What the task requires:
Reproduce the top of the data verbatim, through and including the line that contains "DECK_TOP = CROSS_TOP + BOARD_THICKNESS".

+++++

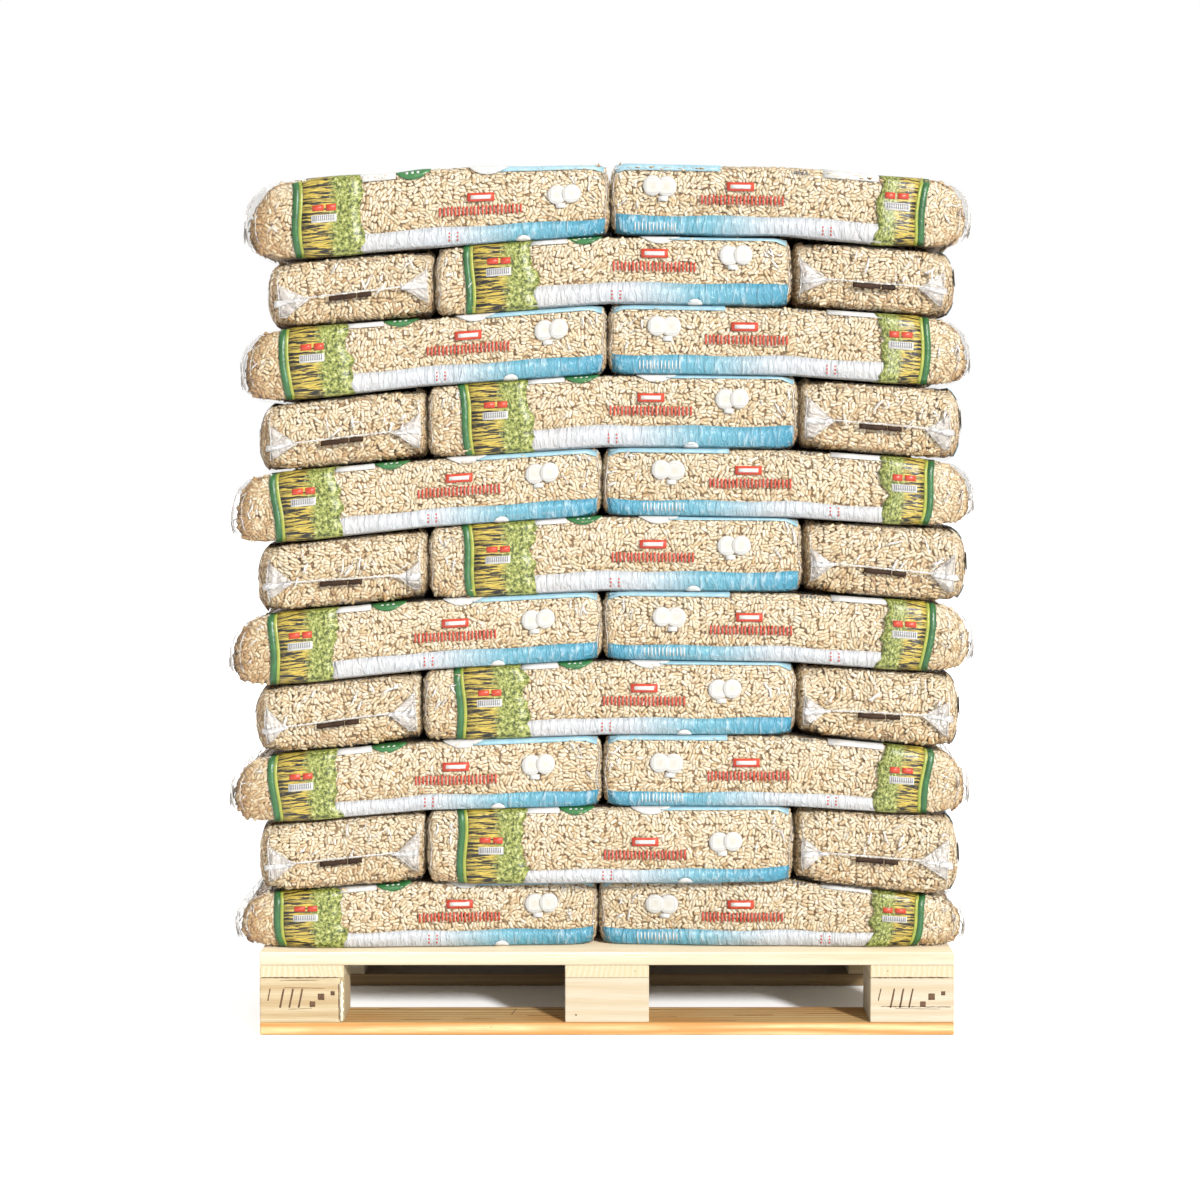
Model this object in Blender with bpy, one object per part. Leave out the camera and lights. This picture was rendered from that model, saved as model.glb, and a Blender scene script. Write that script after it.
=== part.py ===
"""A wooden pallet loaded with eleven layers of sacks.

The origin is on the floor under the middle of the pallet. +X runs along the pallet's long
side, the front faces -Y and +Z is up. Every length is in metres.
"""

import math

import bmesh
import bpy
import numpy as np

# A 1200 x 800 pallet: three boards on the floor, nine blocks, three cross boards, five deck boards
PALLET_LENGTH = 1.200
PALLET_WIDTH = 0.800
BOARD_THICKNESS = 0.022
WIDE_BOARD = 0.145
NARROW_BOARD = 0.100
BLOCK_LENGTH = 0.145
BLOCK_HEIGHT = 0.078
SAWN_EDGE = 0.0012
WANE_WIDTH = 0.012
TOUCH_GAP = 0.0003

FLOOR_TOP = BOARD_THICKNESS
BLOCK_TOP = FLOOR_TOP + BLOCK_HEIGHT
CROSS_TOP = BLOCK_TOP + BOARD_THICKNESS
DECK_TOP = CROSS_TOP + BOARD_THICKNESS

# The load: six sacks in each layer, every second layer turned half round. It stands back from
# the deck's front edge, and its bottom layer a little further
LOAD_DEPTH = 0.872
LOAD_CENTRE_Y = 0.045
BOTTOM_SET_BACK = 0.026
SACK_WIDTH = 0.285
SACK_OVERLAP = 0.003
OVERLAP_STEP = 0.0004
END_ROUND = 0.056
SIDE_ROUND = 0.040
EDGE_ROUND_SHARE = 0.37
FACE_BULGE = 0.007

# A seam's heights are stated past both ends, where end-on sacks meet and at the middle
SEAM_END_X = 0.660
SEAM_BEND_X = 0.314
SEAM_BENDS = (-SEAM_BEND_X, 0.0, SEAM_BEND_X)

# The row of a layer that the front doesn't show, worked out from the rows that it does
HIDDEN_LONG_ROW = (-0.642, 0.002, 0.630)
HIDDEN_END_ON_ROW = (-0.610, -0.309, 0.322, 0.610)

# From the bottom up: where the front row's sacks begin, meet and end, then the height of the
# layer's top at the left end, the left bend, the middle, the right bend and the right end
LAYERS = (
    ((-0.648, -0.015, 0.629), (0.236, 0.260, 0.262, 0.263, 0.224)),
    ((-0.609, -0.312, 0.324, 0.613), (0.358, 0.389, 0.395, 0.396, 0.374)),
    ((-0.653, -0.008, 0.630), (0.475, 0.508, 0.520, 0.519, 0.484)),
    ((-0.612, -0.317, 0.327, 0.613), (0.595, 0.632, 0.649, 0.646, 0.620)),
    ((-0.653, -0.008, 0.634), (0.721, 0.753, 0.769, 0.766, 0.740)),
    ((-0.607, -0.308, 0.337, 0.621), (0.840, 0.878, 0.898, 0.895, 0.873)),
    ((-0.649, -0.008, 0.632), (0.963, 0.995, 1.016, 1.012, 0.986)),
    ((-0.602, -0.308, 0.328, 0.613), (1.083, 1.120, 1.140, 1.138, 1.113)),
    ((-0.632, 0.000, 0.625), (1.211, 1.236, 1.261, 1.255, 1.231)),
    ((-0.586, -0.294, 0.317, 0.599), (1.326, 1.356, 1.376, 1.373, 1.347)),
    ((-0.621, 0.005, 0.624), (1.4605, 1.492, 1.502, 1.494, 1.469)),
)


def remove_everything():
    """Empties the scene of the objects it starts with."""
    for item in list(bpy.data.objects):
        bpy.data.objects.remove(item)


def principled(name, colour, roughness):
    """A plain material with one colour and one roughness."""
    material = bpy.data.materials.new(name)
    material.use_nodes = True
    shader = material.node_tree.nodes["Principled BSDF"]
    shader.inputs["Base Color"].default_value = (*colour, 1.0)
    shader.inputs["Roughness"].default_value = roughness
    shader.inputs["Metallic"].default_value = 0.0
    return material


def add_object(name, mesh, material):
    """Puts a mesh into the scene under its node's name."""
    mesh.name = name
    mesh.materials.append(material)
    piece = bpy.data.objects.new(name, mesh)
    bpy.context.scene.collection.objects.link(piece)
    return piece


def timber(name, centre, size, material, wane=False):
    """A sawn board or block whose top stays one touch gap short of what lies on it.

    Its edges are barely broken. A block with a wane has one upright edge, the inner one at the
    front, that follows the round of the log.
    """
    length, width, height = size
    height -= TOUCH_GAP
    bm = bmesh.new()
    bmesh.ops.create_cube(bm, size=1.0)
    bmesh.ops.scale(bm, vec=(length, width, height), verts=bm.verts)
    if wane:
        inner_front = [
            edge for edge in bm.edges
            if all(v.co.x > 0 and v.co.y < 0 for v in edge.verts)
        ]
        bmesh.ops.bevel(bm, geom=inner_front, offset=WANE_WIDTH, segments=3, profile=0.5,
                        affect="EDGES")
    mesh = bpy.data.meshes.new(name)
    bm.to_mesh(mesh)
    bm.free()
    piece = add_object(name, mesh, material)
    piece.location = (centre[0], centre[1], centre[2] - TOUCH_GAP / 2)
    broken_edge = piece.modifiers.new("sawn_edge", "BEVEL")
    broken_edge.width = SAWN_EDGE
    broken_edge.segments = 1
    broken_edge.limit_method = "ANGLE"
    return piece


def block_columns():
    """The x of the left, middle and right blocks, and of the cross boards on them."""
    outer = (PALLET_LENGTH - BLOCK_LENGTH) / 2
    return {"left": -outer, "middle": 0.0, "right": outer}


def block_rows():
    """The y and width of the front, middle and rear blocks, and of the boards under them."""
    outer = (PALLET_WIDTH - NARROW_BOARD) / 2
    return {
        "front": (-outer, NARROW_BOARD),
        "middle": (0.0, WIDE_BOARD),
        "rear": (outer, NARROW_BOARD),
    }


def build_bottom_boards(material):
    """Three boards on the floor, under the three rows of blocks."""
    for row, (y, width) in block_rows().items():
        size = (PALLET_LENGTH, width, BOARD_THICKNESS)
        timber(f"bottom_board_{row}", (0.0, y, FLOOR_TOP / 2), size, material)


def build_blocks(material):
    """Nine blocks in three rows. The front left one has a wane on its inner edge."""
    middle_height = (FLOOR_TOP + BLOCK_TOP) / 2
    for row, (y, width) in block_rows().items():
        for column, x in block_columns().items():
            name = f"block_{row}_{column}"
            size = (BLOCK_LENGTH, width, BLOCK_HEIGHT)
            timber(name, (x, y, middle_height), size, material, wane=name == "block_front_left")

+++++

Full solution:
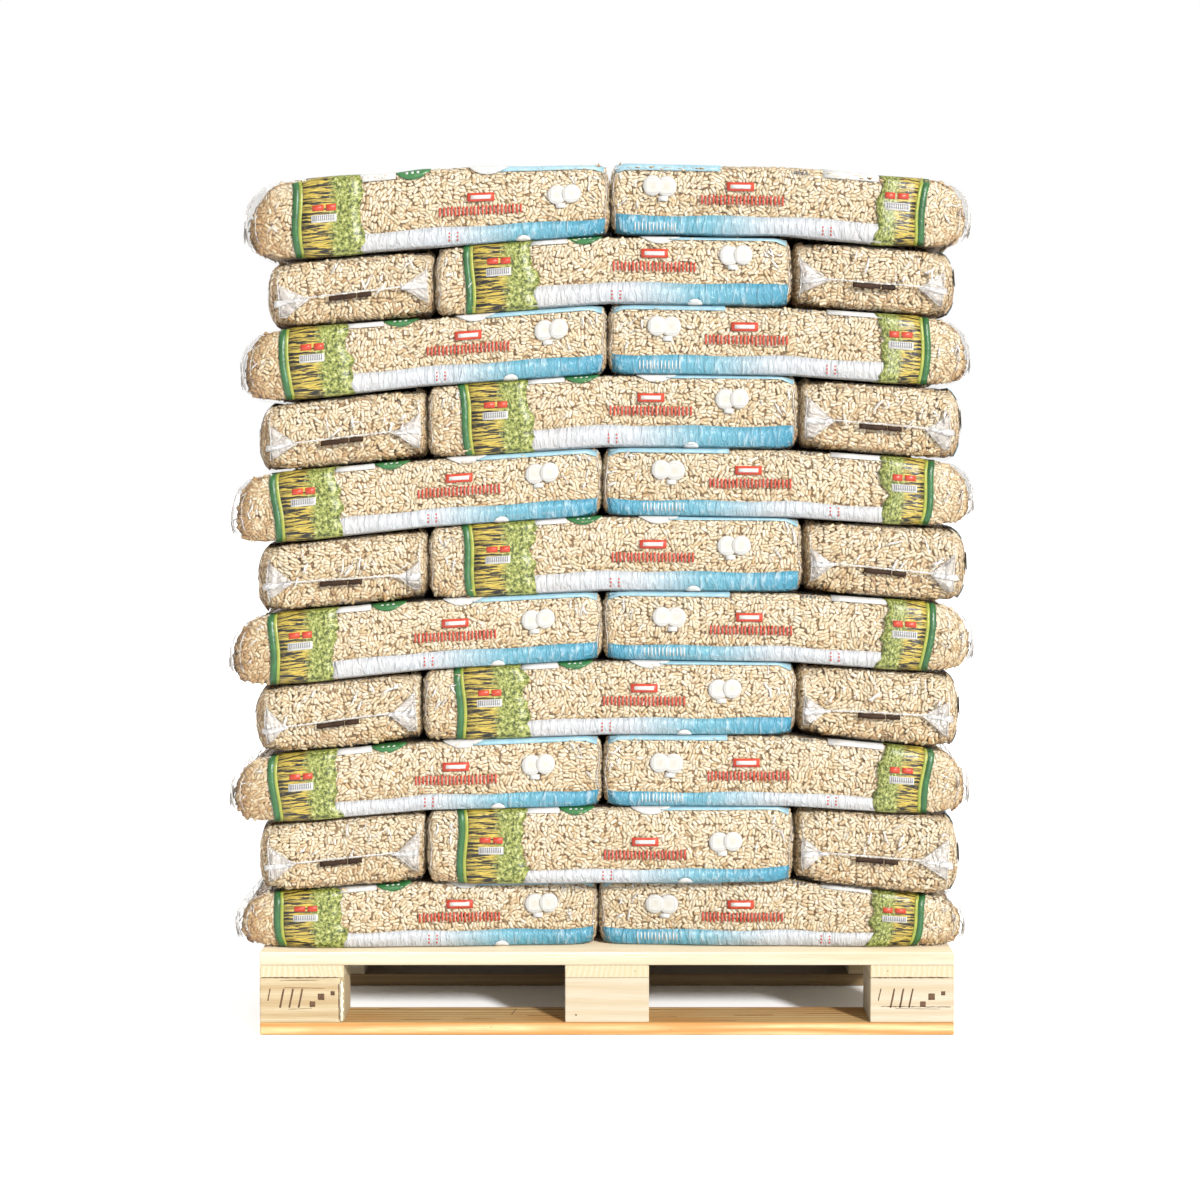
Model this object in Blender with bpy, one object per part. Leave out the camera and lights. This picture was rendered from that model, saved as model.glb, and a Blender scene script. Write that script after it.
=== part.py ===
"""A wooden pallet loaded with eleven layers of sacks.

The origin is on the floor under the middle of the pallet. +X runs along the pallet's long
side, the front faces -Y and +Z is up. Every length is in metres.
"""

import math

import bmesh
import bpy
import numpy as np

# A 1200 x 800 pallet: three boards on the floor, nine blocks, three cross boards, five deck boards
PALLET_LENGTH = 1.200
PALLET_WIDTH = 0.800
BOARD_THICKNESS = 0.022
WIDE_BOARD = 0.145
NARROW_BOARD = 0.100
BLOCK_LENGTH = 0.145
BLOCK_HEIGHT = 0.078
SAWN_EDGE = 0.0012
WANE_WIDTH = 0.012
TOUCH_GAP = 0.0003

FLOOR_TOP = BOARD_THICKNESS
BLOCK_TOP = FLOOR_TOP + BLOCK_HEIGHT
CROSS_TOP = BLOCK_TOP + BOARD_THICKNESS
DECK_TOP = CROSS_TOP + BOARD_THICKNESS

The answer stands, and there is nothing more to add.